### The exercise
Collect all lines containing the word "joints" from the data.

[Records that describe objects]

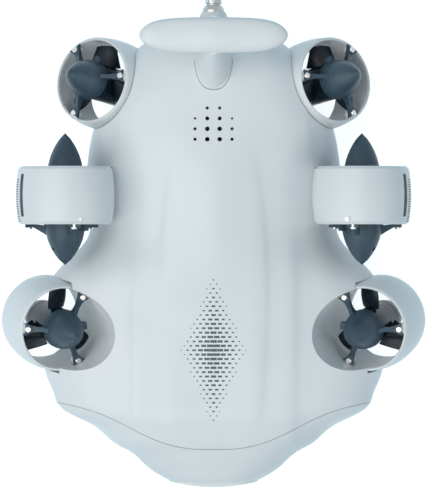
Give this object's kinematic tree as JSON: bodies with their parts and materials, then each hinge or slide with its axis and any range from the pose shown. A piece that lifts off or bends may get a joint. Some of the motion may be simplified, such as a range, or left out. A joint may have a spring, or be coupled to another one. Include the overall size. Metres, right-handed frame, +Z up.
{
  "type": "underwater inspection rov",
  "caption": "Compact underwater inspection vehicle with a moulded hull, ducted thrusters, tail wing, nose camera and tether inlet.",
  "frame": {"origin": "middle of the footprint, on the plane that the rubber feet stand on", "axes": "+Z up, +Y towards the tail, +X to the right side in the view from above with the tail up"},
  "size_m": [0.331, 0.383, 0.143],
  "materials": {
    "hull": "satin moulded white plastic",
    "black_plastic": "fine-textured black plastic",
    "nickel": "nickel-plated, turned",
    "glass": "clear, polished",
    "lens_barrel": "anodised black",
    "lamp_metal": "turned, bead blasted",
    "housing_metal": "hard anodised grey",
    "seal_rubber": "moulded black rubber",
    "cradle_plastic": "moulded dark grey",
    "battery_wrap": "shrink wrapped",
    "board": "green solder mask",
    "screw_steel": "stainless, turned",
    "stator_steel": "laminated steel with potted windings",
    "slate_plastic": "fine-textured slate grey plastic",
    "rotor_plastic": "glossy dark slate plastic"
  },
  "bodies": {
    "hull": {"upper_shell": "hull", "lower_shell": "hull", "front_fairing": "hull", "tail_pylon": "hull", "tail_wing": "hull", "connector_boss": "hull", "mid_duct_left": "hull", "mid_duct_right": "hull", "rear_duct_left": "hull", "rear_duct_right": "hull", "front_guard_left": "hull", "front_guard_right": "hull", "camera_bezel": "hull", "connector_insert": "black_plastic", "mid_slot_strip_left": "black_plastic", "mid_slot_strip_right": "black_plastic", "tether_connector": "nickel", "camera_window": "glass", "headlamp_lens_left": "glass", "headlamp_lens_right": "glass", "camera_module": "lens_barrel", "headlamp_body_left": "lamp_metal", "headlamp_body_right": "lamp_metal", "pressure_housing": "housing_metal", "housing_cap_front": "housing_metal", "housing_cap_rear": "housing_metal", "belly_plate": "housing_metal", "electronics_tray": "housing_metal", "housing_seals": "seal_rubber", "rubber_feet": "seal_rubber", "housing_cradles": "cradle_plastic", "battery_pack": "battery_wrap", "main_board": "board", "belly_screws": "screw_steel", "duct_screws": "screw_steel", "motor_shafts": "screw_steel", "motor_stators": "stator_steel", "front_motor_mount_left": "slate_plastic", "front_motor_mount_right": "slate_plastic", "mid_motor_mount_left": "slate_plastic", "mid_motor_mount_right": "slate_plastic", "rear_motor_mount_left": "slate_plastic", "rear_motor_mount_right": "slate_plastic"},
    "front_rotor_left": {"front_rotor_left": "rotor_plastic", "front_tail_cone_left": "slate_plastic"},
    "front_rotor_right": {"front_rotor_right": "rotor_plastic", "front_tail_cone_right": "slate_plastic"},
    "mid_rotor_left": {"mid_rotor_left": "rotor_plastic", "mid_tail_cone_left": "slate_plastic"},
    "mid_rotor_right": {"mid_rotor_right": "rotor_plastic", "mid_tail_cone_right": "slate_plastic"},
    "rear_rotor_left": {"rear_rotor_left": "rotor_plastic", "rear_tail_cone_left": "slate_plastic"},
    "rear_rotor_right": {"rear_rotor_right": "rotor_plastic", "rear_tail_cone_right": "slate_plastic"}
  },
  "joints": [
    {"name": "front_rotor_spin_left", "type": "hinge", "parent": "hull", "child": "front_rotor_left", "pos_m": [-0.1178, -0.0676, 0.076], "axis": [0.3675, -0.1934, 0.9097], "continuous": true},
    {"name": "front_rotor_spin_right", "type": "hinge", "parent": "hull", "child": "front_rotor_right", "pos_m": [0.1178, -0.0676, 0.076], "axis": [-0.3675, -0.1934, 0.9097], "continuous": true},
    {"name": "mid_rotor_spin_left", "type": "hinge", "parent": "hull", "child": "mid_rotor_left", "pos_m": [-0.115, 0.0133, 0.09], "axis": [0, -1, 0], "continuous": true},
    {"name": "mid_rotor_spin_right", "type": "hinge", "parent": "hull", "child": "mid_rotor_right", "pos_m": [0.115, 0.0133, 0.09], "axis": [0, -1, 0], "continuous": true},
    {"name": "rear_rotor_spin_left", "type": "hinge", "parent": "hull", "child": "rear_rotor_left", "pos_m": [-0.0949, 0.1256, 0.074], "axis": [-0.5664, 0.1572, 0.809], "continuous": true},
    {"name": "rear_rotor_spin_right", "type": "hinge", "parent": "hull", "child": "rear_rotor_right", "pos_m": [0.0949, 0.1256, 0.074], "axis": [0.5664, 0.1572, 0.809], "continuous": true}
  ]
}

...

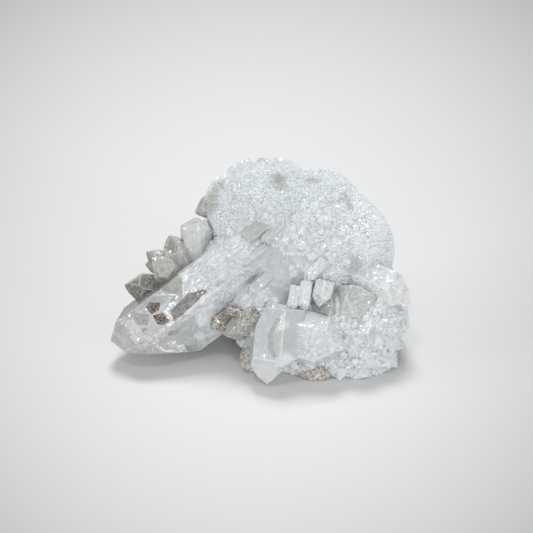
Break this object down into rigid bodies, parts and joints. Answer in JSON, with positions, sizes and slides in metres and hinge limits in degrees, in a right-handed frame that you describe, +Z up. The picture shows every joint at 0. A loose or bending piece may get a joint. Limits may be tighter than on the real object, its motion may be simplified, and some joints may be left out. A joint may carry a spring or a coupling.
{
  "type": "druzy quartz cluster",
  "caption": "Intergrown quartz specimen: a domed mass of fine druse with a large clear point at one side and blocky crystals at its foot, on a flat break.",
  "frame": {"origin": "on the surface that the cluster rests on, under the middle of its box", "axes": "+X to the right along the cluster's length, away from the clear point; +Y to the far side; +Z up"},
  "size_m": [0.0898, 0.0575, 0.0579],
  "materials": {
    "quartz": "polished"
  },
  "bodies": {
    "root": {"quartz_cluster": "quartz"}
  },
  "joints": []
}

### Solved exercise
  "joints": [
Break this object down into rigid bodies, parts and joints. Answer in JSON, with positions, sizes and slides in metres and hinge limits in degrees, in a right-handed frame that you describe, +Z up. The picture shows every joint at 0. A loose or bending piece may get a joint. Limits may be tighter than on the real object, its motion may be simplified, and some joints may be left out. A joint may carry a spring or a coupling.
  "joints": []